Problem statement –
Your task is to reproduce the material exactly.

Dataset extract –
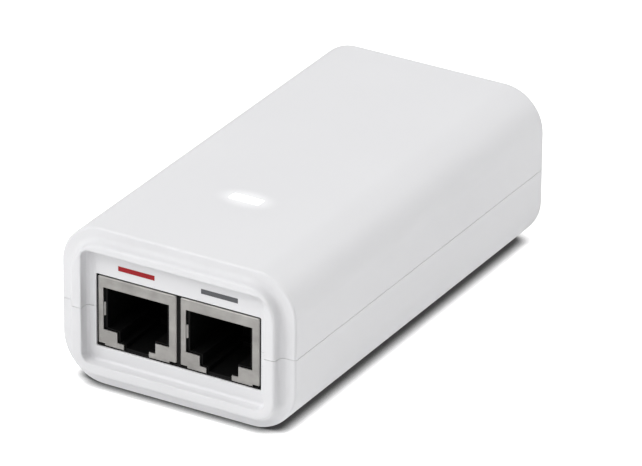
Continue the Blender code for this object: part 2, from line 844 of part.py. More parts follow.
def make_line_choke(holder):
    """A ring core on edge with a winding over each side."""
    x, y = 12.0 * MM, 20.0 * MM
    core_radius, bore_radius, thickness = 6.0 * MM, 3.2 * MM, 4.0 * MM
    winding_below_core = 1.4 * MM
    centre = (x, COMPONENT_BASE + core_radius + winding_below_core)
    ring = [
        arc(centre, core_radius, 0, 345, 23),
        arc(centre, bore_radius, 0, 340, 17),
    ]
    half = thickness / 2
    core = extruded("line_choke_core", ring, "Y", y - half, y + half)
    add_part(core, "ferrite", holder)
    for number, middle in ((1, 180), (2, 0)):
        make_choke_winding(number, middle, centre, y, holder)


def make_choke_winding(number, middle, centre, y, holder):
    """Copper wound round one side of the ring, as one sleeve bent to follow it."""
    spread, beyond = 52, 8
    outer, inner, depth = 7.1 * MM, 2.1 * MM, 3.1 * MM
    core_outer, core_inner, core_half = 6.25 * MM, 2.95 * MM, 2.25 * MM
    start, end = middle - spread, middle + spread
    sleeve = arc(centre, outer, start, end, 10) + arc(centre, inner, end, start, 6)
    hollow = arc(centre, core_outer, start - beyond, end + beyond, 12)
    hollow += arc(centre, core_inner, end + beyond, start - beyond, 8)
    winding = extruded(
        f"line_choke_winding_{number}", [sleeve], "Y", y - depth, y + depth
    )
    inside = extruded(
        f"line_choke_way_{number}", [hollow], "Y", y - core_half, y + core_half
    )
    add_part(winding, "copper_winding", holder)
    combine(winding, add_tool(inside), "DIFFERENCE")


def make_heatsink_and_switch(holder):
    block_part(
        "primary_heatsink", (18.2, 5.0), (1.6, 15.0, 17.0), "heatsink_metal", holder
    )
    block_part("power_mosfet", (14.8, 5.0), (4.4, 10.0, 15.0), "package_resin", holder)


def make_axial_diode(holder):
    centre = (15.0 * MM, -12.5 * MM, COMPONENT_BASE + 3.2 * MM)
    diode = cylinder("output_rectifier", 2.6 * MM, 9.0 * MM, centre, "Y")
    add_part(bevel(diode, 0.3 * MM), "package_resin", holder)


def make_inductor(holder):
    """A drum inductor, turned."""
    flange, waist, height = 4.0 * MM, 3.6 * MM, 9.0 * MM
    lip = 1.0 * MM
    profile = [
        (0.0, height),
        (flange, height),
        (flange, height - lip),
        (waist, height - lip),
        (waist, lip),
        (flange, lip),
        (flange, 0.0),
        (0.0, 0.0),
    ]
    foot = (6.5 * MM, -13.0 * MM, COMPONENT_BASE)
    add_part(turned("output_inductor", profile, foot), "ferrite", holder)


def make_supply(holder):
    """The converter's parts, from the mains side at the back to the output in front."""
    fuse = cylinder(
        "mains_fuse", 4.2 * MM, 7.6 * MM, (-15.4 * MM, 36.0 * MM, COMPONENT_BASE + 3.8 * MM)
    )
    add_part(bevel(fuse, 0.4 * MM), "package_resin", holder)
    disc_part("surge_varistor", (-15.4, 28.0), 4.6, 4.0, "Y", "disc_coating", holder)
    block_part(
        "suppression_capacitor", (15.6, 34.0), (6.2, 13.0, 12.0), "film_capacitor", holder
    )
    make_line_choke(holder)
    block_part("bridge_rectifier", (7.5, 9.6), (8.4, 6.4, 3.4), "package_resin", holder)
    can_part("bulk_capacitor_1", (-14.2, 19.0), 5.0, 16.0, holder)
    can_part("bulk_capacitor_2", (-2.6, 19.0), 5.0, 16.0, holder)
    make_transformer(holder)
    make_heatsink_and_switch(holder)
    block_part("switching_controller", (7.0, 2.2), (6.4, 5.0, 3.0), "package_resin", holder)
    block_part("optocoupler", (5.0, -5.4), (6.4, 4.6, 3.4), "package_resin", holder)
    disc_part("safety_capacitor", (12.6, -5.2), 3.8, 3.0, "Y", "disc_coating", holder)
    make_axial_diode(holder)
    make_inductor(holder)
    can_part("output_capacitor_1", (-15.0, -13.0), 4.0, 13.0, holder)
    can_part("output_capacitor_2", (-5.6, -13.0), 4.0, 13.0, holder)


# ----------------------------------------------------------------------- object


def make_injector():
    clear_scene()
    parts = new_collection("poe_injector")
    new_collection("tools")
    holder = bpy.data.objects.new("injector_frame", None)
    parts.objects.link(holder)
    make_case(holder)
    make_rating_label(holder)
    make_light(holder)
    make_board(holder)
    make_jacks(holder)
    make_inlet(holder)
    make_supply(holder)


make_injector()
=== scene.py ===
"""Looks of the PoE injector: case, jacks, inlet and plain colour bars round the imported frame.

Lengths are in metres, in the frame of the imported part: the jacks face -Y, the
mains inlet faces +Y and the injector lies on the floor at Z = 0.
"""

import json
import math

import bmesh
import bpy
import numpy as np
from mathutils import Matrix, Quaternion, Vector


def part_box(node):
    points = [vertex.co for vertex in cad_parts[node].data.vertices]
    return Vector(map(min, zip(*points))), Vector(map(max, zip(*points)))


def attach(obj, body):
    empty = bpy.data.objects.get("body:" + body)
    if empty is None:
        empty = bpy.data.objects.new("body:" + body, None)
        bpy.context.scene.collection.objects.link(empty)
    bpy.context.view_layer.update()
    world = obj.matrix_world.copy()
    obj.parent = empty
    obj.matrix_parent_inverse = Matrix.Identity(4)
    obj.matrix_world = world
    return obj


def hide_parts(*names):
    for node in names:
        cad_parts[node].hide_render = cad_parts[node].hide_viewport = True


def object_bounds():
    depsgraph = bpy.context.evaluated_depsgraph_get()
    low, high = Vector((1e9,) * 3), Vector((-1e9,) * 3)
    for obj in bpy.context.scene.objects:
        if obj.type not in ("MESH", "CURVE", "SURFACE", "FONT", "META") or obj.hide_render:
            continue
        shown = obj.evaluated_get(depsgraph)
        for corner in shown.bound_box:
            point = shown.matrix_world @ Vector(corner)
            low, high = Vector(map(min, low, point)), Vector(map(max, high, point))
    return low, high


MM = 0.001

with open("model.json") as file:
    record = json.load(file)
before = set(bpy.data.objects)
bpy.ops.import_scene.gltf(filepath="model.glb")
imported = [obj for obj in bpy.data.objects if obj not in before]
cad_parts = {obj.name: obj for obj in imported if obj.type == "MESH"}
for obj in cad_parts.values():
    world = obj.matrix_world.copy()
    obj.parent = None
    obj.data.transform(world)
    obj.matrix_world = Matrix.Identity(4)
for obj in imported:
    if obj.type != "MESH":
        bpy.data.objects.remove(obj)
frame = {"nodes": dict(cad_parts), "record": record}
cad_low, cad_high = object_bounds()

# ------------------------------------------------------------ driving dimensions

# Case, in the terms of its cross-section and its stations along Y
CASE_WIDTH = cad_high.x - cad_low.x
CASE_TOP = cad_high.z - 0.04 * MM
CASE_BOTTOM = cad_low.z
FRONT = cad_low.y
BACK = cad_high.y
COLLAR_DEPTH = 2.1 * MM
PANEL = FRONT + COLLAR_DEPTH
WALL = 2.2 * MM
TOP_RADIUS = 7.9 * MM
BASE_RADIUS = 8.4 * MM
RIM_FILLET = 0.5 * MM
RIM_FOOT_FILLET = 0.15 * MM
BACK_FILLET = 0.6 * MM

SEAM_HEIGHT = 14.5 * MM
SEAM_GAP = 0.085 * MM
TONGUE_THICKNESS = 0.9 * MM
TONGUE_HEIGHT = 1.2 * MM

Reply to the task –
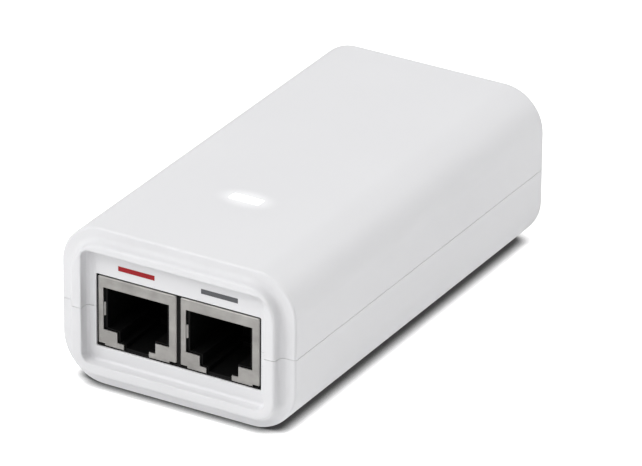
Continue the Blender code for this object: part 2, from line 844 of part.py. More parts follow.
def make_line_choke(holder):
    """A ring core on edge with a winding over each side."""
    x, y = 12.0 * MM, 20.0 * MM
    core_radius, bore_radius, thickness = 6.0 * MM, 3.2 * MM, 4.0 * MM
    winding_below_core = 1.4 * MM
    centre = (x, COMPONENT_BASE + core_radius + winding_below_core)
    ring = [
        arc(centre, core_radius, 0, 345, 23),
        arc(centre, bore_radius, 0, 340, 17),
    ]
    half = thickness / 2
    core = extruded("line_choke_core", ring, "Y", y - half, y + half)
    add_part(core, "ferrite", holder)
    for number, middle in ((1, 180), (2, 0)):
        make_choke_winding(number, middle, centre, y, holder)


def make_choke_winding(number, middle, centre, y, holder):
    """Copper wound round one side of the ring, as one sleeve bent to follow it."""
    spread, beyond = 52, 8
    outer, inner, depth = 7.1 * MM, 2.1 * MM, 3.1 * MM
    core_outer, core_inner, core_half = 6.25 * MM, 2.95 * MM, 2.25 * MM
    start, end = middle - spread, middle + spread
    sleeve = arc(centre, outer, start, end, 10) + arc(centre, inner, end, start, 6)
    hollow = arc(centre, core_outer, start - beyond, end + beyond, 12)
    hollow += arc(centre, core_inner, end + beyond, start - beyond, 8)
    winding = extruded(
        f"line_choke_winding_{number}", [sleeve], "Y", y - depth, y + depth
    )
    inside = extruded(
        f"line_choke_way_{number}", [hollow], "Y", y - core_half, y + core_half
    )
    add_part(winding, "copper_winding", holder)
    combine(winding, add_tool(inside), "DIFFERENCE")


def make_heatsink_and_switch(holder):
    block_part(
        "primary_heatsink", (18.2, 5.0), (1.6, 15.0, 17.0), "heatsink_metal", holder
    )
    block_part("power_mosfet", (14.8, 5.0), (4.4, 10.0, 15.0), "package_resin", holder)


def make_axial_diode(holder):
    centre = (15.0 * MM, -12.5 * MM, COMPONENT_BASE + 3.2 * MM)
    diode = cylinder("output_rectifier", 2.6 * MM, 9.0 * MM, centre, "Y")
    add_part(bevel(diode, 0.3 * MM), "package_resin", holder)


def make_inductor(holder):
    """A drum inductor, turned."""
    flange, waist, height = 4.0 * MM, 3.6 * MM, 9.0 * MM
    lip = 1.0 * MM
    profile = [
        (0.0, height),
        (flange, height),
        (flange, height - lip),
        (waist, height - lip),
        (waist, lip),
        (flange, lip),
        (flange, 0.0),
        (0.0, 0.0),
    ]
    foot = (6.5 * MM, -13.0 * MM, COMPONENT_BASE)
    add_part(turned("output_inductor", profile, foot), "ferrite", holder)


def make_supply(holder):
    """The converter's parts, from the mains side at the back to the output in front."""
    fuse = cylinder(
        "mains_fuse", 4.2 * MM, 7.6 * MM, (-15.4 * MM, 36.0 * MM, COMPONENT_BASE + 3.8 * MM)
    )
    add_part(bevel(fuse, 0.4 * MM), "package_resin", holder)
    disc_part("surge_varistor", (-15.4, 28.0), 4.6, 4.0, "Y", "disc_coating", holder)
    block_part(
        "suppression_capacitor", (15.6, 34.0), (6.2, 13.0, 12.0), "film_capacitor", holder
    )
    make_line_choke(holder)
    block_part("bridge_rectifier", (7.5, 9.6), (8.4, 6.4, 3.4), "package_resin", holder)
    can_part("bulk_capacitor_1", (-14.2, 19.0), 5.0, 16.0, holder)
    can_part("bulk_capacitor_2", (-2.6, 19.0), 5.0, 16.0, holder)
    make_transformer(holder)
    make_heatsink_and_switch(holder)
    block_part("switching_controller", (7.0, 2.2), (6.4, 5.0, 3.0), "package_resin", holder)
    block_part("optocoupler", (5.0, -5.4), (6.4, 4.6, 3.4), "package_resin", holder)
    disc_part("safety_capacitor", (12.6, -5.2), 3.8, 3.0, "Y", "disc_coating", holder)
    make_axial_diode(holder)
    make_inductor(holder)
    can_part("output_capacitor_1", (-15.0, -13.0), 4.0, 13.0, holder)
    can_part("output_capacitor_2", (-5.6, -13.0), 4.0, 13.0, holder)


# ----------------------------------------------------------------------- object


def make_injector():
    clear_scene()
    parts = new_collection("poe_injector")
    new_collection("tools")
    holder = bpy.data.objects.new("injector_frame", None)
    parts.objects.link(holder)
    make_case(holder)
    make_rating_label(holder)
    make_light(holder)
    make_board(holder)
    make_jacks(holder)
    make_inlet(holder)
    make_supply(holder)


make_injector()
=== scene.py ===
"""Looks of the PoE injector: case, jacks, inlet and plain colour bars round the imported frame.

Lengths are in metres, in the frame of the imported part: the jacks face -Y, the
mains inlet faces +Y and the injector lies on the floor at Z = 0.
"""

import json
import math

import bmesh
import bpy
import numpy as np
from mathutils import Matrix, Quaternion, Vector


def part_box(node):
    points = [vertex.co for vertex in cad_parts[node].data.vertices]
    return Vector(map(min, zip(*points))), Vector(map(max, zip(*points)))


def attach(obj, body):
    empty = bpy.data.objects.get("body:" + body)
    if empty is None:
        empty = bpy.data.objects.new("body:" + body, None)
        bpy.context.scene.collection.objects.link(empty)
    bpy.context.view_layer.update()
    world = obj.matrix_world.copy()
    obj.parent = empty
    obj.matrix_parent_inverse = Matrix.Identity(4)
    obj.matrix_world = world
    return obj


def hide_parts(*names):
    for node in names:
        cad_parts[node].hide_render = cad_parts[node].hide_viewport = True


def object_bounds():
    depsgraph = bpy.context.evaluated_depsgraph_get()
    low, high = Vector((1e9,) * 3), Vector((-1e9,) * 3)
    for obj in bpy.context.scene.objects:
        if obj.type not in ("MESH", "CURVE", "SURFACE", "FONT", "META") or obj.hide_render:
            continue
        shown = obj.evaluated_get(depsgraph)
        for corner in shown.bound_box:
            point = shown.matrix_world @ Vector(corner)
            low, high = Vector(map(min, low, point)), Vector(map(max, high, point))
    return low, high


MM = 0.001

with open("model.json") as file:
    record = json.load(file)
before = set(bpy.data.objects)
bpy.ops.import_scene.gltf(filepath="model.glb")
imported = [obj for obj in bpy.data.objects if obj not in before]
cad_parts = {obj.name: obj for obj in imported if obj.type == "MESH"}
for obj in cad_parts.values():
    world = obj.matrix_world.copy()
    obj.parent = None
    obj.data.transform(world)
    obj.matrix_world = Matrix.Identity(4)
for obj in imported:
    if obj.type != "MESH":
        bpy.data.objects.remove(obj)
frame = {"nodes": dict(cad_parts), "record": record}
cad_low, cad_high = object_bounds()

# ------------------------------------------------------------ driving dimensions

# Case, in the terms of its cross-section and its stations along Y
CASE_WIDTH = cad_high.x - cad_low.x
CASE_TOP = cad_high.z - 0.04 * MM
CASE_BOTTOM = cad_low.z
FRONT = cad_low.y
BACK = cad_high.y
COLLAR_DEPTH = 2.1 * MM
PANEL = FRONT + COLLAR_DEPTH
WALL = 2.2 * MM
TOP_RADIUS = 7.9 * MM
BASE_RADIUS = 8.4 * MM
RIM_FILLET = 0.5 * MM
RIM_FOOT_FILLET = 0.15 * MM
BACK_FILLET = 0.6 * MM

SEAM_HEIGHT = 14.5 * MM
SEAM_GAP = 0.085 * MM
TONGUE_THICKNESS = 0.9 * MM
TONGUE_HEIGHT = 1.2 * MM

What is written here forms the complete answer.